Sylvia had both pride and joy in her voice when speaking about how her experience influenced her spiritually, “It forced me to come into touch with reality. It made me appreciate what I had at the time I had it. I appreciated the Peruvian food, no lab pure food. The taste of fresh fruit picked straight from the jungle or a fresh fish pulled straight out of the river. I appreciate my health more, move more, and am excited about the gift of healing and how important it is to bring awareness.”

The Amazon forced Sylvia to find beauty in being herself and find beauty even where you see ugly. As the jungle welcomed her with open arms, Sylvia found a version of herself that is constantly seeking out more in life and healing those on similar journeys. She made peace with her world and hopes to give others the gift she was given.

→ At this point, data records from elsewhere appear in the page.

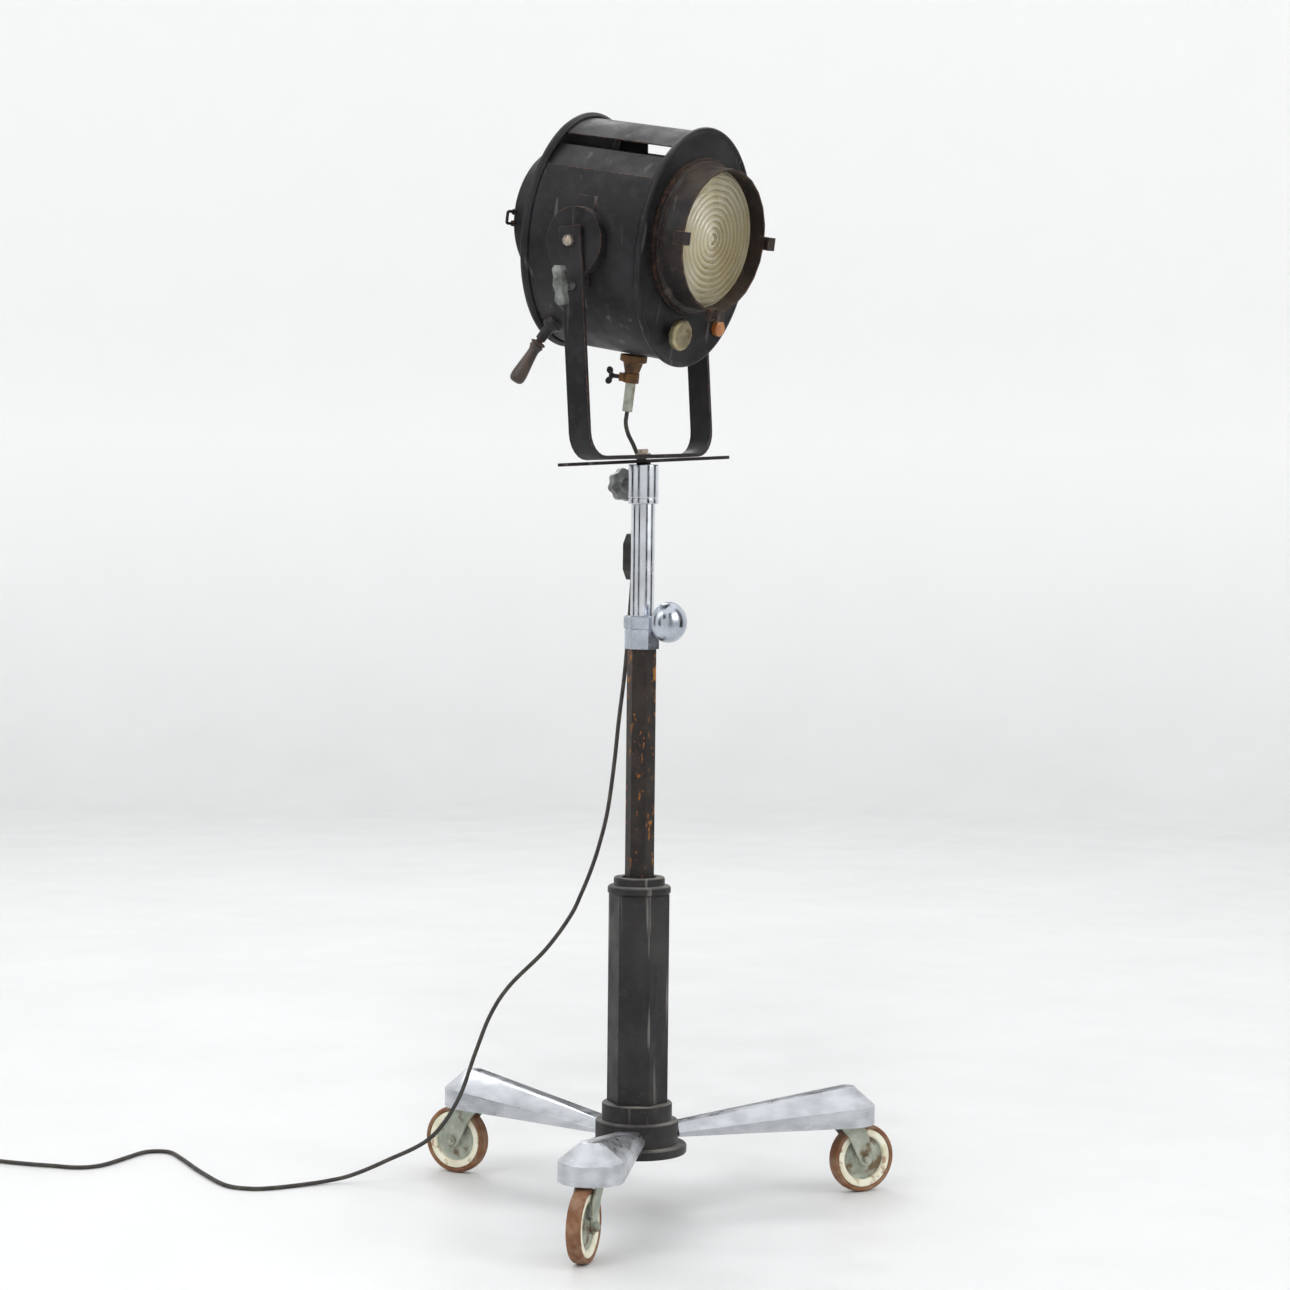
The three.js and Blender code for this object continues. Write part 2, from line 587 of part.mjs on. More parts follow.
// The steering handle: a round foot on the drum, a neck that leans back and a turned wooden grip.
function makeHandle() {
  const { turn, y, neck, length } = HANDLE;
  const neckAxis = new THREE.Vector3(-0.45, 0.3, -0.84).normalize();
  const gripAxis = new THREE.Vector3(-0.36, 0.24, -0.9).normalize();
  const [x, z] = polar(DRUM.radius - 4, turn);
  const root = new THREE.Vector3(x * OVAL, y, z);
  const bend = root.clone().addScaledVector(neckAxis, neck);
  const from = (point, axis, distance) => point.clone().addScaledVector(axis, distance).toArray();
  const foot = [[0, 0], [14, 0], [14, 8], [10, 12], [8, 14], [7, neck + 3], [0, neck + 3]];
  const clear = oval(rod(DRUM.radius + GAP, [0, 20, 0], [0, 100, 0], 72));
  const arm = turned(foot, { sides: 20, at: root.toArray(), axis: neckAxis.toArray() });
  const tip = rod(5, from(bend, gripAxis, -3), from(bend, gripAxis, 5.7), 16);
  part(house, "handle_bracket", "paint", cut(join(arm, tip), clear));
  const grip = [
    [0, 0], [8, 0], [11, 2], [11, 3.5], [8, 5], [10, 8], [7.5, 12], [8, 26], [11, 52], [11, 59],
    [8, 64.5], [0, length],
  ];
  const options = { sides: 12, at: from(bend, gripAxis, 6), axis: gripAxis.toArray() };
  part(house, "handle_grip", "wood", turned(grip, options));
}

// Below the drum: the gland's flange, a tube for the cord and a clamp ring with a wing screw.
function makeGland() {
  const { y, z: top, bore } = GLAND;
  const at = [0, y, top];
  const cone = [[bore, -26], [10, -26], [14, -12], [19, -10], [19, -1], [bore, -1], [bore, -26]];
  part(house, "cord_gland", "brass", turned(cone, { sides: 20, at }));
  const tube = [
    [CORD_TUBE.bore, CORD_TUBE.end - top], [CORD_TUBE.radius, CORD_TUBE.end - top],
    [CORD_TUBE.radius, -1], [CORD_TUBE.bore, -1], [CORD_TUBE.bore, CORD_TUBE.end - top],
  ];
  part(house, "cord_tube", "zinc", turned(tube, { sides: 12, at }));

  const low = top - 40;
  const high = top - 26.5;
  const middle = (low + high) / 2;
  const ring = rod(11, [0, 0, low], [0, 0, high], 20);
  const lug = box([8, -5.5, low + 1], [17, 5.5, high - 1]);
  const hole = rod(bore, [0, 0, top - 60], [0, 0, top], 16);
  const screwHole = rod(3.3, [0, 0, middle], [30, 0, middle], 12);
  const place = (geometry) => geometry.rotateZ(radians(WING_TURN)).translate(0, y, 0);
  part(house, "cord_clamp", "brass", place(cut(join(ring, lug), hole, screwHole)));
  const screw = rod(3, [bore + GAP, 0, middle], [25, 0, middle], 12);
  const wing = box([24, -2, middle - 12], [36, 2, middle + 12]);
  part(house, "wing_screw", "paint", place(join(screw, wing)));
}

function makeGuideCap() {
  const profile = [[0, 0], [10, 0], [11, 1], [11, 8], [9, 9.5], [0, 9.5]];
  const at = [73, -DRUM.front - 2.8, -109];
  part(house, "guide_cap", "amber", turned(profile, { sides: 20, at, axis: [0, -1, 0] }));
}

// A deep domed door on the back plate, hinged on the far side, and its wire latch on the near side.
function makeDoor() {
  const { radius, flange, depth } = DOOR;
  const start = DRUM.rear + 2.8;
  const dome = [
    [0, depth - 2.5], [76, depth - 7], [91, depth - 16], [95, 0], [flange, 0], [flange, 3],
    [radius, 5], [94, depth - 14], [80, depth - 5], [50, depth - 1], [0, depth],
  ].map(([r, h]) => [r, start + h]);
  part(house, "rear_door", "paint", turned(dome, { sides: 24, at: [0, 0, SNOUT.z], axis: [0, 1, 0] }));
  const [from, to] = [start + 34, start + 52];
  const wire = [[-115, from], [-99, from], [-99, to], [-115, to]];
  const inside = [[-112, from + 3], [-102, from + 3], [-102, to - 3], [-112, to - 3]];
  part(house, "door_latch", "paint", extrude(shapeOf(wire, inside), "z", SNOUT.z - 19, SNOUT.z + 3));
}

// ---------------------------------------------------------------- inside the lamp house

// A knob on a rod slides the bulb and the mirror behind it to and fro under the lens.
function makeLampTrain() {
  const knob = [
    [0, -24.7], [ROD.r, -24.7], [ROD.r, 113], [18, 113], [22, 116], [22, 123], [19, 126], [0, 126],
  ];
  const at = [ROD.x, 0, ROD.z];
  part(house, "focus_knob", "nickel", turned(knob, { sides: 12, at, axis: [0, -1, 0] }));

  const plate = box([-44, 0, -106], [44, 50, -101]);
  const post = box([-12, 8, -102], [12, 32, -60]);
  const cup = rod(18, [0, 20, -62], [0, 20, -40], 16);
  const hanger = box([-44, 5, -127], [-18, 25, -101]);
  const rodHole = rod(ROD.r + GAP, [ROD.x, -10, ROD.z], [ROD.x, 70, ROD.z], 12);
  part(house, "lamp_carriage", "cast", cut(join(plate, post, cup, hanger), rodHole));

  const envelope = [
    [0, 0], [13, 0], [13, 12], [16, 20], [30, 40], [33, 55], [30, 70], [18, 85], [0, 90],
  ];
  part(house, "bulb", "bulb", turned(envelope, { sides: 12, at: [0, 20, -39.6] }));

  const bowl = [
    [0, 78], [24, 76], [48, 67.5], [68, 53], [70, 55], [50, 70], [25, 78.5], [0, 80.5],
  ];
  const mirror = turned(bowl, { sides: 16, at: [0, 0, 12], axis: [0, 1, 0] });
  const stem = box([-8, 50.3, -106], [8, 55.5, -52]);
  part(house, "reflector", "mirror", join(mirror, stem));
}

// ---------------------------------------------------------------- cord

// The cord from the lamp house over the back of the yoke to the switch, and on to the coil on the floor.
const HEAD_CORD = [
  [-0.7, 28, 1119.6], [0, 30.4, 1104], [5, 29.5, 1089], [14, 26.5, 1074], [20, 23.2, 1060],
];
const NECK_CORD = [
  [20.4, 23, 1059.2], [24.3, 22.3, 1044], [26, 24, 1020], [25, 28, 985], [22.9, 31.6, 949.3],
];
const MAIN_CORD = [
  [22.9, 31.6, 883.7], [20, 34, 830], [16, 38, 755], [17, 48, 685], [20, 57, 623], [24, 70, 555],
  [25, 84, 506], [25, 98, 468], [23, 113, 433], [20, 130, 399], [9, 165, 349], [-12, 212, 296],
  [-23, 238, 252],
  [-29, 260, 195], [-38, 284, 125], [-53, 322, 68], [-84, 379, 33], [-110, 420, 12], [-134, 444, 5],
  [-166, 461, 3.3], [-212, 484, 3.2], [-235, 509, 3.2], [-236, 553, 3.2], [-188, 639, 3.2],
  [-123, 740, 3.2], [-105, 780, 3.2], [-118, 800, 3.2], [-162, 802, 3.2], [-239, 790, 3.2],
  [-268, 803, 3.2], [-278, 842, 3.2], [-293, 880, 3.2], [-300, 925, 3.2], [-297, 950, 3.2],
  [-308, 965.7, 3.2],
];

function makeCord() {
  part(stand, "cord_head", "cord", cordTube(HEAD_CORD, 6));
  part(stand, "cord_neck", "cord", cordTube(NECK_CORD, 7));
  part(stand, "cord_main", "cord", cordTube(MAIN_CORD, 54));
  const { centre, radius, thick } = COIL;
  const inner = radius - thick / 2;
  const outer = radius + thick / 2;
  const section = [
    [inner, 0.2], [outer, 0.2], [outer, thick + 0.2], [inner, thick + 0.2], [inner, 0.2],
  ];
  part(stand, "cord_coil", "cord", turned(section, { sides: 24, at: [...centre, 0] }));
}

// A slim in-line switch on the cord, behind the mast, with a rocker on its outer side.
function makeSwitch() {
  const { centre, turn, low, high, half, thick } = SWITCH;
  const middle = (low + high) / 2;
  const outline = [
    [-5, low], [5, low], [half, low + 14], [half, high - 14], [5, high], [-5, high],
    [-half, high - 14], [-half, low + 14],
  ];
  const place = (geometry) => geometry.rotateZ(radians(turn - 90)).translate(...centre, 0);
  const body = extrude(shapeOf(outline), "y", -thick / 2, thick / 2);
  const slot = box([-5, thick / 2 - 4, middle - 9], [5, thick, middle + 9]);
  part(stand, "switch_body", "plastic", place(cut(body, slot)));
  const side = [
    [5.6, middle - 8.2], [10.5, middle - 8.4], [8.6, middle], [9.4, middle + 8.4],
    [5.6, middle + 8.2], [4.4, middle],
  ];
  part(stand, "switch_rocker", "red", place(extrude(shapeOf(side), "x", -4.7, 4.7)));
}

// The plug lies beside the coil, in line with the cord's last tangent, with its two pins away from it.
function makePlug() {
  const outline = [[-8, 0], [8, 0], [17, 12], [17, 40], [-17, 40], [-17, 12]];
  const body = extrude(shapeOf(outline), "z", 0.2, 22);
  const pins = [-9.5, 9.5].map((side) => rod(2.4, [side, 39, 11], [side, 59, 11], 12));
  const plug = join(body, ...pins).rotateZ(radians(PLUG.turn - 90));
  const [x, y] = polar(COIL.radius + CORD / 2, PLUG.turn - 90);
  const [dx, dy] = polar(PLUG.tail, PLUG.turn);
  plug.translate(COIL.centre[0] + x + dx, COIL.centre[1] + y + dy, 0);
  part(stand, "plug", "plastic", plug);
}

makeHub();
makeLegs();
makeCastors();
makeColumn();
makeClamp();
makeMast();
makeStarKnob();
makeYoke();
makeTiltClamp();
makeDrum();
makePlates();
makeSnout();
makeLens();
makePivots();
makeHandle();
makeGland();
makeGuideCap();
makeDoor();
makeLampTrain();
makeCord();
makeSwitch();
makePlug();

export default stand;
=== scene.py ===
"""Looks of the wheeled lighting stand: its studio, camera, materials and finished pieces."""

import json
import math

import bmesh
import bpy
from mathutils import Matrix, Vector


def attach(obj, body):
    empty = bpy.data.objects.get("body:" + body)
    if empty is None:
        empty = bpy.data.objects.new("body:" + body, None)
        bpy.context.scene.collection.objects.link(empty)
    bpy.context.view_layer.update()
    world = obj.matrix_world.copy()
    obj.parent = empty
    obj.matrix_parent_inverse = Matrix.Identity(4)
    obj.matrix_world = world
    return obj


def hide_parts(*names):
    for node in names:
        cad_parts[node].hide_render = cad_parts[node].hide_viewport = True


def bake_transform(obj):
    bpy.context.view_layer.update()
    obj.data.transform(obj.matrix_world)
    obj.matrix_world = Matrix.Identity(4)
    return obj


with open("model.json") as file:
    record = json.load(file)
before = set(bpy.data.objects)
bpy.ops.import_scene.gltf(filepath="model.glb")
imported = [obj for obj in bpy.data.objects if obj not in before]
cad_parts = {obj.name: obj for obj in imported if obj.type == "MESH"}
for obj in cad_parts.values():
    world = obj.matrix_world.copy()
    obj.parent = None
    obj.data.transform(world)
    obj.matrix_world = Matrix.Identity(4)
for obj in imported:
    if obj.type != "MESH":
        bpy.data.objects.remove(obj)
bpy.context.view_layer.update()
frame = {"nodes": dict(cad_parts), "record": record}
NODES = frame["nodes"]
BODY_OF = {n: body for body, names in frame["record"]["behaviour"]["bodies"].items() for n in names}

# ---------------------------------------------------------------- places, in the CAD's millimetres

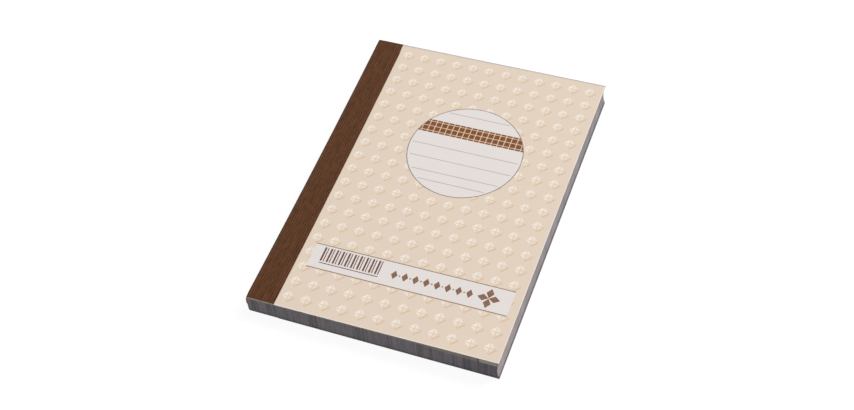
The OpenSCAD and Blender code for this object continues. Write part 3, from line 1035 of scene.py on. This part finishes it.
backing_and_highlight, tree = new_material("cut_cloth_ends")
flat, u, v = map_place(tree)
frayed = soft_step(tree, specks(tree, flat, scale=1.4, detail=4, roughness=0.7), *FRAY_CONTRAST)
finish_material(tree, mix_colours(tree, frayed, CLOTH_BACK_DULL, CLOTH_BACKING_AND_HIGHLIGHT), roughness=0.9, specular=0.2)
tape.data.materials.append(backing_and_highlight)
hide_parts("spine_tape")
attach(tape, "pad")

# Print on the cover. The round label and the band at the foot are the bare white card. Their
# rules, squares, bars and lozenges are brown and grey ink, laid thin enough for the paper's
# fibre to show through.
INK_WHITE = colour(231, 224, 221)
INK_BROWN = colour(120, 70, 32)
INK_TAN = colour(232, 196, 162)
INK_DULL_BROWN = colour(132, 94, 66)
INK_BAR = colour(104, 66, 46)
INK_GREY = colour(112, 104, 102)
INK_RULE = colour(176, 167, 163)
STARVED_CONTRAST = (0.45, 0.75)


def ink(name, tone, starved, band=None):
    """An ink on card. Starved is how much paler it gets where the fibre takes less of it.

    Band is the box of the squares, between whose ends along Y the card is tinted tan.
    """
    material, tree = new_material(name)
    place = object_place(tree)
    if band:
        low_y, high_y = band[0].y, band[1].y
        in_band = maths(tree, "COMPARE", parts(tree, place)[1], (low_y + high_y) / 2, (high_y - low_y) / 2)
        tone = mix_colours(tree, in_band, tone, INK_TAN)
    thin = soft_step(tree, specks(tree, place, scale=2600, detail=4, roughness=0.7), *STARVED_CONTRAST)
    toned = mix_colours(tree, product(tree, thin, starved), tone, INK_WHITE)
    finish_paper(tree, place, toned, mottle=0.03, tooth=0.12, roughness=0.5, specular=0.3)
    return material


dress("label_field", ink("bare_label_card", INK_WHITE, starved=0.0, band=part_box("label_squares")))
dress("title_band", ink("bare_white_card", INK_WHITE, starved=0.0))
dress("label_outline", ink("grey_outline_ink", INK_GREY, starved=0.2))
dress("label_rules", ink("grey_rule_ink", INK_RULE, starved=0.3))
dress("label_squares", ink("brown_square_ink", INK_BROWN, starved=0.15))
dress("band_bars", ink("brown_bar_ink", INK_BAR, starved=0.25))
dull_brown = ink("dull_brown_ink", INK_DULL_BROWN, starved=0.25)
dress("band_rules", dull_brown)
dress("band_ornament", dull_brown)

In her travels, Sylvia developed a following on her Youtube channel called Healersspeak. She interviews those along her trips to learn about their healing journeys and further her mission to heal the world. She is currently trying to organize where she would guide other people along with her. She aims to go to both Peru and Ancient Temples in Greece. She chose these locations because in the historical temples in Greece, she felt like she was at home, where her heart was. But in the Amazon, she felt at home on the planet. She ended our conversation with the sentence, “the Amazon is the temple of Mother Earth.”